TASK TO CARRY OUT:
Give back the entire listing verbatim.
____
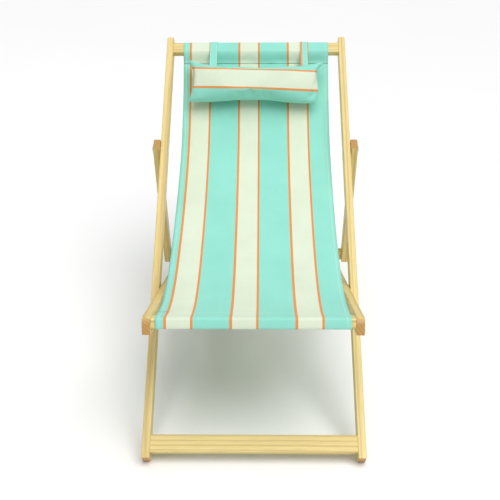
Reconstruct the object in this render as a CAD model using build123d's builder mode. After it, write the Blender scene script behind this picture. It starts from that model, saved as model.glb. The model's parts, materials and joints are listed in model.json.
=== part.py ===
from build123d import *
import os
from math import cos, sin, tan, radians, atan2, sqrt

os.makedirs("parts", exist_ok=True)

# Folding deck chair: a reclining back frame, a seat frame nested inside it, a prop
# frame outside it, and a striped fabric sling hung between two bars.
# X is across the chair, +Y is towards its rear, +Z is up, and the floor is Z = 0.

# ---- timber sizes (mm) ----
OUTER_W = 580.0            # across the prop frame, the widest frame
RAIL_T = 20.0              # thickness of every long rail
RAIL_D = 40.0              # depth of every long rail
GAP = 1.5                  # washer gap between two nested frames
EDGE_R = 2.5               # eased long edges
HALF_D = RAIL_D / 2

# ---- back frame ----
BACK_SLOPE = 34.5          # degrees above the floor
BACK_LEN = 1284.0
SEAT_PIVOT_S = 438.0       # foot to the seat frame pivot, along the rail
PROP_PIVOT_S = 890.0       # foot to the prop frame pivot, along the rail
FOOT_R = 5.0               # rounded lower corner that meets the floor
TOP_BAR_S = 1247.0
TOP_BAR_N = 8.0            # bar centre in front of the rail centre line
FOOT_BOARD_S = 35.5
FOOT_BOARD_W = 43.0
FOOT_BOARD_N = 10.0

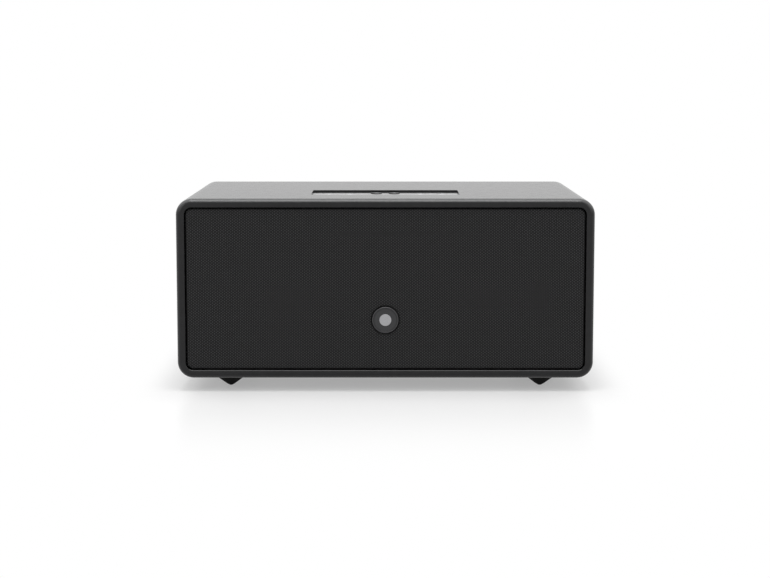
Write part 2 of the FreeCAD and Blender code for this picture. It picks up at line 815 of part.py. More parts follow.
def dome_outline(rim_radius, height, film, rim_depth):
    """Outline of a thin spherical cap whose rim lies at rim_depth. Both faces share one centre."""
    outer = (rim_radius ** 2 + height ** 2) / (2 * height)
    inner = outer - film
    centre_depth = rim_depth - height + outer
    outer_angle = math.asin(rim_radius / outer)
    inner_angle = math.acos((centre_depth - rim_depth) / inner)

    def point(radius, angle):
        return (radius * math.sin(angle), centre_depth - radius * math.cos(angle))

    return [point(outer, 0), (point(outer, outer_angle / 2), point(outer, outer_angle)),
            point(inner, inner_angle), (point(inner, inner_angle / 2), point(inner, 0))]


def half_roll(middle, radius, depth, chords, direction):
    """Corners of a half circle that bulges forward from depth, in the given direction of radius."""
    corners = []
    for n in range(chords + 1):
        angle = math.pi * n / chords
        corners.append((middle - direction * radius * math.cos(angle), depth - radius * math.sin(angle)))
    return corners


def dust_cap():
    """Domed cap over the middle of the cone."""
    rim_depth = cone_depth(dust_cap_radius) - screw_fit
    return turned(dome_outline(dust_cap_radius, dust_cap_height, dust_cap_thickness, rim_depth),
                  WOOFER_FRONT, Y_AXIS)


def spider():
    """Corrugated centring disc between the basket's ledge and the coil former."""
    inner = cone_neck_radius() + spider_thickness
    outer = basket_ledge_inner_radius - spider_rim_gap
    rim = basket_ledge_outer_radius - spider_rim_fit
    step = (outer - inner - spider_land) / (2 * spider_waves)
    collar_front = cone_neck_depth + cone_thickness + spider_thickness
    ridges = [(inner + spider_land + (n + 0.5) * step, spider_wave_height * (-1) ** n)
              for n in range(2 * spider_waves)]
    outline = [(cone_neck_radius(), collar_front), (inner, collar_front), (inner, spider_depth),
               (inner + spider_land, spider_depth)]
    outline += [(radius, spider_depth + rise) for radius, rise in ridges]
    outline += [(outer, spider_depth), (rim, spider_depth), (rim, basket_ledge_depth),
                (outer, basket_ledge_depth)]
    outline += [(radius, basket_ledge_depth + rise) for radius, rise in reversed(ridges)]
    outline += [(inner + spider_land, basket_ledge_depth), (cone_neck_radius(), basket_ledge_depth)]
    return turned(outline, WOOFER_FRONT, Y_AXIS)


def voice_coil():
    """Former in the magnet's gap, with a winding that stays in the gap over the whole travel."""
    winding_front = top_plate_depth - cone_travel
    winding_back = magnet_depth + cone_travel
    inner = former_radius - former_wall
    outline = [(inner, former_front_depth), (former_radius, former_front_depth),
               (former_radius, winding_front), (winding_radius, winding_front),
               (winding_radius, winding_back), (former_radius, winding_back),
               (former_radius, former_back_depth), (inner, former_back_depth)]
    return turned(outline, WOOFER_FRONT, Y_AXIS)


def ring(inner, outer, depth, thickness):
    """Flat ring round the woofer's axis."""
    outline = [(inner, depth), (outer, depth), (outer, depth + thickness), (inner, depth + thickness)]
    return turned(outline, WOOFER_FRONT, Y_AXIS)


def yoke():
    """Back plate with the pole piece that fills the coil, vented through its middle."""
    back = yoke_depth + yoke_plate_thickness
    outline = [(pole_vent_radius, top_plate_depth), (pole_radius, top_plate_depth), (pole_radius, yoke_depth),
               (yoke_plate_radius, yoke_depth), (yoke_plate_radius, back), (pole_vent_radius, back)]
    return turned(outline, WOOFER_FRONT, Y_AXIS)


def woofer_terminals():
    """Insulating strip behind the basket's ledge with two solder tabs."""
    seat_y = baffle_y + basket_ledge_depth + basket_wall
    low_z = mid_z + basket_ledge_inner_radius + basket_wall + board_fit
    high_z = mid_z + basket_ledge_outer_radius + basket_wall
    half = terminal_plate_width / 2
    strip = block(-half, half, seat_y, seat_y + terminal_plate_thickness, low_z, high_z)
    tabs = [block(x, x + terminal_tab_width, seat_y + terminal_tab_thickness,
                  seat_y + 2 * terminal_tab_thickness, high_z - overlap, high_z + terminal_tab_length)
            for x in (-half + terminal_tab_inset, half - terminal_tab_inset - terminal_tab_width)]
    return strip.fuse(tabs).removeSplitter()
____
OUTPUT OF THE EXERCISE:
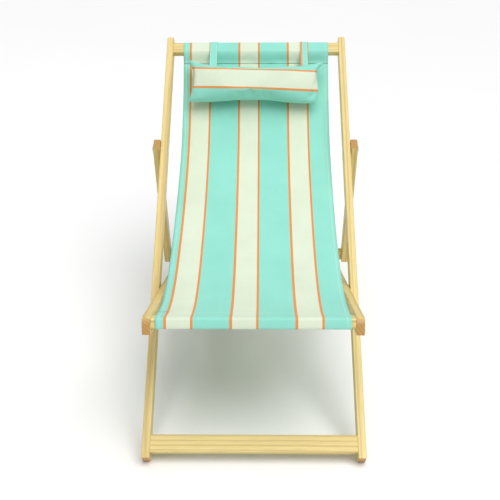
Reconstruct the object in this render as a CAD model using build123d's builder mode. After it, write the Blender scene script behind this picture. It starts from that model, saved as model.glb. The model's parts, materials and joints are listed in model.json.
=== part.py ===
from build123d import *
import os
from math import cos, sin, tan, radians, atan2, sqrt

os.makedirs("parts", exist_ok=True)

# Folding deck chair: a reclining back frame, a seat frame nested inside it, a prop
# frame outside it, and a striped fabric sling hung between two bars.
# X is across the chair, +Y is towards its rear, +Z is up, and the floor is Z = 0.

# ---- timber sizes (mm) ----
OUTER_W = 580.0            # across the prop frame, the widest frame
RAIL_T = 20.0              # thickness of every long rail
RAIL_D = 40.0              # depth of every long rail
GAP = 1.5                  # washer gap between two nested frames
EDGE_R = 2.5               # eased long edges
HALF_D = RAIL_D / 2

# ---- back frame ----
BACK_SLOPE = 34.5          # degrees above the floor
BACK_LEN = 1284.0
SEAT_PIVOT_S = 438.0       # foot to the seat frame pivot, along the rail
PROP_PIVOT_S = 890.0       # foot to the prop frame pivot, along the rail
FOOT_R = 5.0               # rounded lower corner that meets the floor
TOP_BAR_S = 1247.0
TOP_BAR_N = 8.0            # bar centre in front of the rail centre line
FOOT_BOARD_S = 35.5
FOOT_BOARD_W = 43.0
FOOT_BOARD_N = 10.0

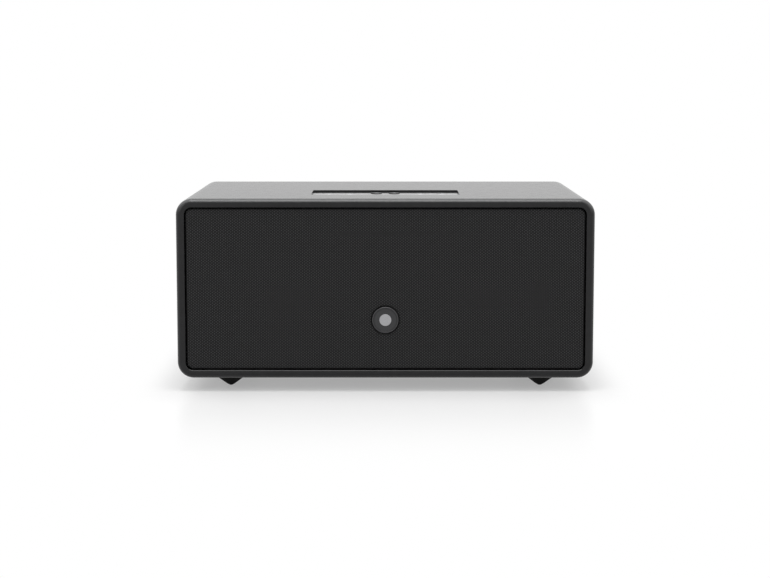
Write part 2 of the FreeCAD and Blender code for this picture. It picks up at line 815 of part.py. More parts follow.
def dome_outline(rim_radius, height, film, rim_depth):
    """Outline of a thin spherical cap whose rim lies at rim_depth. Both faces share one centre."""
    outer = (rim_radius ** 2 + height ** 2) / (2 * height)
    inner = outer - film
    centre_depth = rim_depth - height + outer
    outer_angle = math.asin(rim_radius / outer)
    inner_angle = math.acos((centre_depth - rim_depth) / inner)

    def point(radius, angle):
        return (radius * math.sin(angle), centre_depth - radius * math.cos(angle))

    return [point(outer, 0), (point(outer, outer_angle / 2), point(outer, outer_angle)),
            point(inner, inner_angle), (point(inner, inner_angle / 2), point(inner, 0))]


def half_roll(middle, radius, depth, chords, direction):
    """Corners of a half circle that bulges forward from depth, in the given direction of radius."""
    corners = []
    for n in range(chords + 1):
        angle = math.pi * n / chords
        corners.append((middle - direction * radius * math.cos(angle), depth - radius * math.sin(angle)))
    return corners


def dust_cap():
    """Domed cap over the middle of the cone."""
    rim_depth = cone_depth(dust_cap_radius) - screw_fit
    return turned(dome_outline(dust_cap_radius, dust_cap_height, dust_cap_thickness, rim_depth),
                  WOOFER_FRONT, Y_AXIS)


def spider():
    """Corrugated centring disc between the basket's ledge and the coil former."""
    inner = cone_neck_radius() + spider_thickness
    outer = basket_ledge_inner_radius - spider_rim_gap
    rim = basket_ledge_outer_radius - spider_rim_fit
    step = (outer - inner - spider_land) / (2 * spider_waves)
    collar_front = cone_neck_depth + cone_thickness + spider_thickness
    ridges = [(inner + spider_land + (n + 0.5) * step, spider_wave_height * (-1) ** n)
              for n in range(2 * spider_waves)]
    outline = [(cone_neck_radius(), collar_front), (inner, collar_front), (inner, spider_depth),
               (inner + spider_land, spider_depth)]
    outline += [(radius, spider_depth + rise) for radius, rise in ridges]
    outline += [(outer, spider_depth), (rim, spider_depth), (rim, basket_ledge_depth),
                (outer, basket_ledge_depth)]
    outline += [(radius, basket_ledge_depth + rise) for radius, rise in reversed(ridges)]
    outline += [(inner + spider_land, basket_ledge_depth), (cone_neck_radius(), basket_ledge_depth)]
    return turned(outline, WOOFER_FRONT, Y_AXIS)


def voice_coil():
    """Former in the magnet's gap, with a winding that stays in the gap over the whole travel."""
    winding_front = top_plate_depth - cone_travel
    winding_back = magnet_depth + cone_travel
    inner = former_radius - former_wall
    outline = [(inner, former_front_depth), (former_radius, former_front_depth),
               (former_radius, winding_front), (winding_radius, winding_front),
               (winding_radius, winding_back), (former_radius, winding_back),
               (former_radius, former_back_depth), (inner, former_back_depth)]
    return turned(outline, WOOFER_FRONT, Y_AXIS)


def ring(inner, outer, depth, thickness):
    """Flat ring round the woofer's axis."""
    outline = [(inner, depth), (outer, depth), (outer, depth + thickness), (inner, depth + thickness)]
    return turned(outline, WOOFER_FRONT, Y_AXIS)


def yoke():
    """Back plate with the pole piece that fills the coil, vented through its middle."""
    back = yoke_depth + yoke_plate_thickness
    outline = [(pole_vent_radius, top_plate_depth), (pole_radius, top_plate_depth), (pole_radius, yoke_depth),
               (yoke_plate_radius, yoke_depth), (yoke_plate_radius, back), (pole_vent_radius, back)]
    return turned(outline, WOOFER_FRONT, Y_AXIS)


def woofer_terminals():
    """Insulating strip behind the basket's ledge with two solder tabs."""
    seat_y = baffle_y + basket_ledge_depth + basket_wall
    low_z = mid_z + basket_ledge_inner_radius + basket_wall + board_fit
    high_z = mid_z + basket_ledge_outer_radius + basket_wall
    half = terminal_plate_width / 2
    strip = block(-half, half, seat_y, seat_y + terminal_plate_thickness, low_z, high_z)
    tabs = [block(x, x + terminal_tab_width, seat_y + terminal_tab_thickness,
                  seat_y + 2 * terminal_tab_thickness, high_z - overlap, high_z + terminal_tab_length)
            for x in (-half + terminal_tab_inset, half - terminal_tab_inset - terminal_tab_width)]
    return strip.fuse(tabs).removeSplitter()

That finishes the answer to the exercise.